◆ **What is being asked**: Gather all lines in the entries that include the word "from".

◆ **Data excerpts**:
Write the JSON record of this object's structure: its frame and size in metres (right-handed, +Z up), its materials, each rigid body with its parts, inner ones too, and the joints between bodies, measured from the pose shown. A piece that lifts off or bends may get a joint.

--

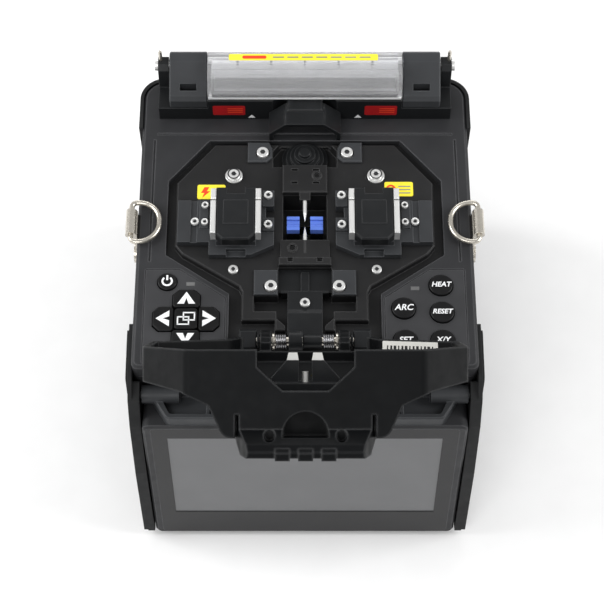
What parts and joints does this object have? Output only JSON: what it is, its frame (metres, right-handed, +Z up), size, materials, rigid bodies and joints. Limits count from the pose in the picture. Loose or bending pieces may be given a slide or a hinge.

==

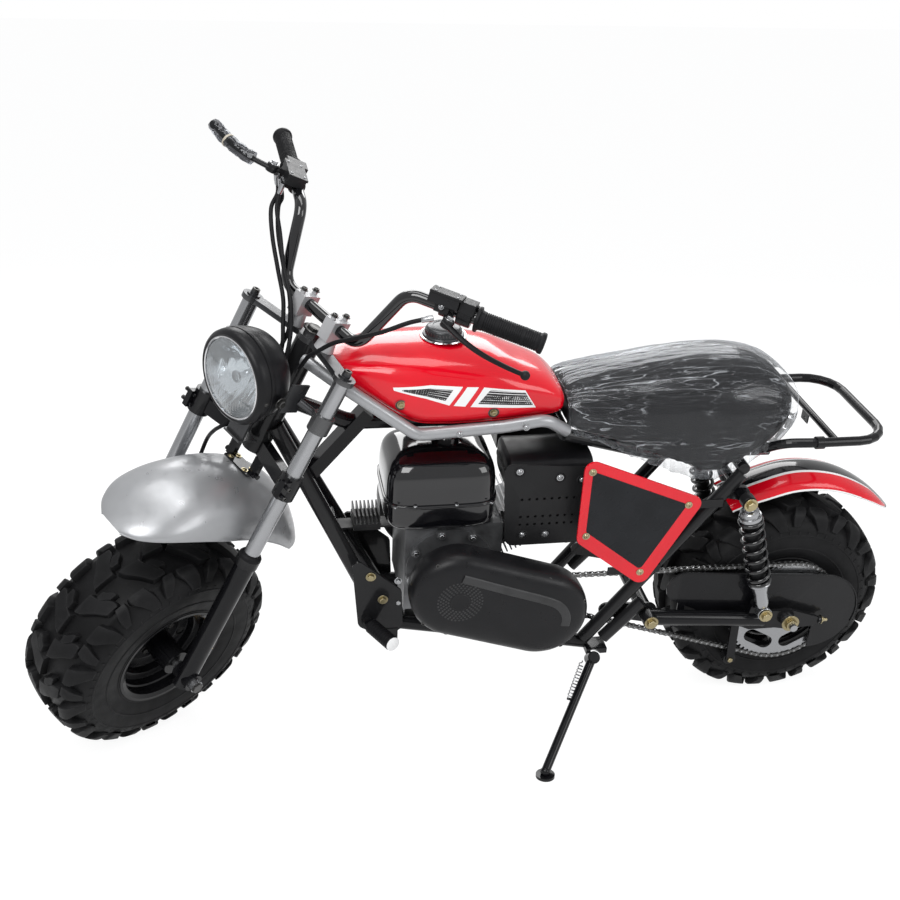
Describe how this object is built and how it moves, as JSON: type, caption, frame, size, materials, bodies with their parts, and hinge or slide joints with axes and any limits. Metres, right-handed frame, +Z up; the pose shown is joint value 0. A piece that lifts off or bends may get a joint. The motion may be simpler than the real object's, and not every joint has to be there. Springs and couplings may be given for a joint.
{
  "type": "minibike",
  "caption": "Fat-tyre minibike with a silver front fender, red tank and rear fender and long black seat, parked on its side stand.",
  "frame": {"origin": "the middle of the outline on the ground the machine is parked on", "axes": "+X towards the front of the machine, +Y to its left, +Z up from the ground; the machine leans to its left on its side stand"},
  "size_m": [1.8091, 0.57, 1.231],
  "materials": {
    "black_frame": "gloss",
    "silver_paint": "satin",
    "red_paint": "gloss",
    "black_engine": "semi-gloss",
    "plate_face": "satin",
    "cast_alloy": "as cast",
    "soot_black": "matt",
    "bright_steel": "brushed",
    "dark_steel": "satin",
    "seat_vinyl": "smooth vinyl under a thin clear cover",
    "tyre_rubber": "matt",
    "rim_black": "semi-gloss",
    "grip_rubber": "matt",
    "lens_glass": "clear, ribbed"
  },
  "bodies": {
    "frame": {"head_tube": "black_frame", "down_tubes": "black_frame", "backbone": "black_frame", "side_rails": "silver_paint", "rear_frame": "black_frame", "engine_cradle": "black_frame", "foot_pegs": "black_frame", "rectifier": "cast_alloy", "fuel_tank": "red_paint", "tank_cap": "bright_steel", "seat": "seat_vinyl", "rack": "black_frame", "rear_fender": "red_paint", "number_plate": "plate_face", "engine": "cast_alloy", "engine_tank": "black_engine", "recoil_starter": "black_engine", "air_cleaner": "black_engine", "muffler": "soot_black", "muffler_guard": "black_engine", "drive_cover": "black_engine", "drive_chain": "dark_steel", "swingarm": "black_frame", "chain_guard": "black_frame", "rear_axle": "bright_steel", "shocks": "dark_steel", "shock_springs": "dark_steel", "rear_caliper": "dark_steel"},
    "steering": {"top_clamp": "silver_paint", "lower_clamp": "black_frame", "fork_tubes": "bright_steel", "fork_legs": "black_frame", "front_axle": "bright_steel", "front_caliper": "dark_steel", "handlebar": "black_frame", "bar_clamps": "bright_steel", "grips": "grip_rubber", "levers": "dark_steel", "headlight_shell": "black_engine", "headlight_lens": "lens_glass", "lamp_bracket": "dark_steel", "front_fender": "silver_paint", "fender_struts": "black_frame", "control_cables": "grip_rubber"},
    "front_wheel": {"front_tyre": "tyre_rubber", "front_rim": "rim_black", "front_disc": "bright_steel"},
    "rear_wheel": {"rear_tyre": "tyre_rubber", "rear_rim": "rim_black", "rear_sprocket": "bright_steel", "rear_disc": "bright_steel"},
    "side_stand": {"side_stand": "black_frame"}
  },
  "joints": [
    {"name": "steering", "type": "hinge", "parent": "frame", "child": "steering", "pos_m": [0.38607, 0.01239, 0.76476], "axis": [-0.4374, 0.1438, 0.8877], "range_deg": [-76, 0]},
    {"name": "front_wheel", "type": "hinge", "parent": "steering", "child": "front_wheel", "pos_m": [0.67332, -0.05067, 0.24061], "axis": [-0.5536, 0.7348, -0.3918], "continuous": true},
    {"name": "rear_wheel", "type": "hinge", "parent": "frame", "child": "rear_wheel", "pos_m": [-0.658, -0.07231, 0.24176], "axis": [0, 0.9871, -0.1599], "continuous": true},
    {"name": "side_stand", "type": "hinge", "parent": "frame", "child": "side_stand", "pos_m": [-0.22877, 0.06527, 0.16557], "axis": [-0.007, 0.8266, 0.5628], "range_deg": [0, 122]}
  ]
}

◆ **Solution to this problem**:
Write the JSON record of this object's structure: its frame and size in metres (right-handed, +Z up), its materials, each rigid body with its parts, inner ones too, and the joints between bodies, measured from the pose shown. A piece that lifts off or bends may get a joint.
What parts and joints does this object have? Output only JSON: what it is, its frame (metres, right-handed, +Z up), size, materials, rigid bodies and joints. Limits count from the pose in the picture. Loose or bending pieces may be given a slide or a hinge.
  "frame": {"origin": "the middle of the outline on the ground the machine is parked on", "axes": "+X towards the front of the machine, +Y to its left, +Z up from the ground; the machine leans to its left on its side stand"},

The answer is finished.